CHALLENGE
Please set down exactly the lines of the listing below from the line containing "const coat = new THREE.Group();" through the line containing "obj.parent = None", both lines included, leaving out all other lines.

PROVIDED DATA
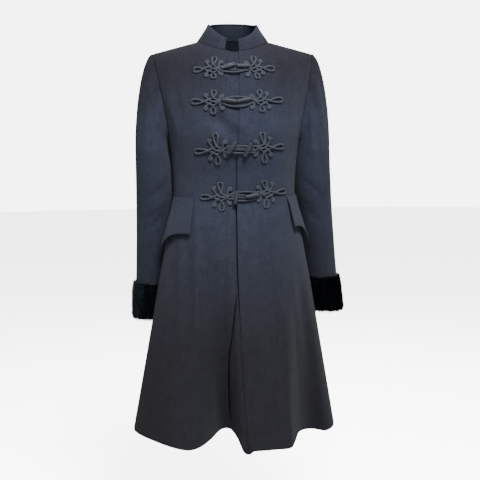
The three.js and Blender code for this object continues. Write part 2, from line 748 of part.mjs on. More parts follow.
// A knot lying flat: four loops whose cords cross at their feet, and two cords on the diagonals that end in
// curls. x runs away from the middle of the coat
function knotSolid(tall) {
  const upright = { ...knot.upright, length: knot.upright.length * tall };
  const loops = [knot.outer, upright, knot.inner, upright];
  const turnedBy = ([along, across], quarter) => {
    const [cosine, sine] = [[1, 0], [0, 1], [-1, 0], [0, -1]][quarter];
    return [along * cosine - across * sine, along * sine + across * cosine];
  };
  const pieces = loops.map((loop, quarter) => {
    const next = (quarter + 1) % 4;
    const leaving = halfLoop(loop, -1).map((place) => turnedBy(place, quarter));
    const arriving = halfLoop(loops[next], 1)
      .map((place) => turnedBy(place, next))
      .reverse();
    return flatCord([...leaving, ...arriving], 7);
  });
  [1, -1].forEach((slant) => pieces.push(flatCord(curledCord(slant, tall), 12)));
  return pieces.reduce((joined, piece) => joined.add(piece)).asOriginal();
}

// A cord from curl to curl through the middle of the knot
function curledCord(slant, tall) {
  const { curlPlace, curlRadius, curlStart, curlStep } = knot;
  const curl = [];
  for (let step = 0; step < 5; step += 1) {
    const angle = radians(curlStart + curlStep * step);
    curl.push([curlPlace + curlRadius * Math.cos(angle), curlPlace * tall + curlRadius * Math.sin(angle)]);
  }
  const there = curl.map(([x, y]) => [-x, -y]).reverse();
  return [...curl, [0, 0], ...there].map(([x, y]) => [x, y * slant]);
}

// Lays a flat knot on the coat: its base follows the cloth, and its height stands out from it
function laidKnot(name, flat, centreX, centreZ, sign) {
  const { vertProperties, triVerts } = flat.getMesh();
  const positions = [];
  for (let at = 0; at < vertProperties.length; at += 3) {
    const [x, y, up] = vertProperties.slice(at, at + 3);
    positions.push(...overFront(centreX + sign * x, centreZ + y, appliqueGap + up).toArray());
  }
  return namedMesh(name, facedOut(positions, [...triVerts]), braid);
}

// A loop of cord from one knot across the front: out along one strand, round, and back along the other
function loopMesh(frog, side) {
  const sign = sides[side];
  const centre = side === 'right' ? frog.rightX : frog.leftX;
  const other = side === 'right' ? frog.leftX : frog.rightX;
  const upward = side === 'right' ? 1 : -1;
  const { near, far } = loopStrands;
  const root = centre - sign * (knot.inner.length + cord / 2 + seamGap + loopCord / 2 + 1);
  const reach = other + sign * (knot.inner.length + cord / 2 + 4);
  const middle = (near + far) / 2;
  const places = [
    [root, near * 0.8],
    [mix(root, reach, 0.35), near],
    [mix(root, reach, 0.75), near],
    [reach + sign * 3, near + 0.4],
    [reach, middle],
    [reach + sign * 3, far - 0.4],
    [mix(root, reach, 0.6), far + 1],
    [mix(root, reach, 0.2), far],
    [root, far - 0.6],
  ].map(([x, up]) => overFront(x, frog.z + upward * up, loopLift));
  const section = new THREE.Shape();
  section.absarc(0, 0, loopCord / 2, 0, 2 * Math.PI);
  const path = new THREE.CatmullRomCurve3(places, false, 'centripetal');
  const geometry = new THREE.ExtrudeGeometry(section, {
    steps: 12,
    curveSegments: 3,
    extrudePath: path,
    bevelEnabled: false,
  });
  return namedMesh(`loop_${frog.name}_${side}`, geometry, braid);
}

// A wrapped toggle: a bar with tapered, rounded ends, its middle resting on the loops
function toggleMesh({ frog, side, startX, startZ, endX, endZ }) {
  const start = overFront(startX, startZ, toggleLift);
  const end = overFront(endX, endZ, toggleLift);
  const half = start.distanceTo(end) / 2;
  const { radius, shoulder } = toggle;
  const profile = [
    [0, -half],
    [radius * 0.7, -half + toggle.end],
    [radius * 0.92, -half + shoulder],
    [radius, 0],
    [radius * 0.92, half - shoulder],
    [radius * 0.7, half - toggle.end],
    [0, half],
  ].map(([out, up]) => new THREE.Vector2(out, up));
  const mesh = namedMesh(`toggle_${frog}_${side}`, new THREE.LatheGeometry(profile, 8), wrapped);
  mesh.position.copy(overFront((startX + endX) / 2, (startZ + endZ) / 2, toggleLift));
  mesh.quaternion.setFromUnitVectors(point(0, 1, 0), end.clone().sub(start).normalize());
  return mesh;
}

function frogMeshes() {
  return frogs.flatMap((frog) => {
    const flat = knotSolid(frog.tall);
    return [
      laidKnot(`knot_${frog.name}_right`, flat, frog.rightX, frog.z, -1),
      laidKnot(`knot_${frog.name}_left`, flat, frog.leftX, frog.z, 1),
      loopMesh(frog, 'right'),
      loopMesh(frog, 'left'),
    ];
  });
}

const coat = new THREE.Group();
coat.add(...bodice(), ...skirt(), collarMesh());
Object.keys(sides).forEach((side) => coat.add(...sleeve(side), cuffMesh(side), flapMesh(side)));
coat.add(...frogMeshes(), ...toggles.map(toggleMesh));

export default coat;
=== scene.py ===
import math

import bmesh
import bpy
import numpy as np
from mathutils import Matrix, Vector


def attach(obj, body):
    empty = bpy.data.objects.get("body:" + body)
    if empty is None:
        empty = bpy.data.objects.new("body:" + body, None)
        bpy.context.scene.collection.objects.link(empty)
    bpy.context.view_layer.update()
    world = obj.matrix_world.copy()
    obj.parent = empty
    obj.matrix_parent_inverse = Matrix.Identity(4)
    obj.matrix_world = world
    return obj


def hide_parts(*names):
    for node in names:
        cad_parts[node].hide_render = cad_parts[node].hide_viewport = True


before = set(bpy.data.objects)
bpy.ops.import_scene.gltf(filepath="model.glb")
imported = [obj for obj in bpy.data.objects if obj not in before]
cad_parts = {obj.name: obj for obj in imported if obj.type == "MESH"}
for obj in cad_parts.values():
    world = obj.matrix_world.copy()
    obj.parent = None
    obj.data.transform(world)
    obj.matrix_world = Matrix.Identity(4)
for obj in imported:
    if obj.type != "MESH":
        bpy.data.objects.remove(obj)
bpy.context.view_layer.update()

mm = 0.001  # lengths in the tables and in the surface functions are millimetres, meshes are in metres


# Rows of a table under the names of its columns
def table(columns, *rows):
    return [dict(zip(columns.split(), row)) for row in rows]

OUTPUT
const coat = new THREE.Group();
coat.add(...bodice(), ...skirt(), collarMesh());
Object.keys(sides).forEach((side) => coat.add(...sleeve(side), cuffMesh(side), flapMesh(side)));
coat.add(...frogMeshes(), ...toggles.map(toggleMesh));

export default coat;
=== scene.py ===
import math

import bmesh
import bpy
import numpy as np
from mathutils import Matrix, Vector


def attach(obj, body):
    empty = bpy.data.objects.get("body:" + body)
    if empty is None:
        empty = bpy.data.objects.new("body:" + body, None)
        bpy.context.scene.collection.objects.link(empty)
    bpy.context.view_layer.update()
    world = obj.matrix_world.copy()
    obj.parent = empty
    obj.matrix_parent_inverse = Matrix.Identity(4)
    obj.matrix_world = world
    return obj


def hide_parts(*names):
    for node in names:
        cad_parts[node].hide_render = cad_parts[node].hide_viewport = True


before = set(bpy.data.objects)
bpy.ops.import_scene.gltf(filepath="model.glb")
imported = [obj for obj in bpy.data.objects if obj not in before]
cad_parts = {obj.name: obj for obj in imported if obj.type == "MESH"}
for obj in cad_parts.values():
    world = obj.matrix_world.copy()
    obj.parent = None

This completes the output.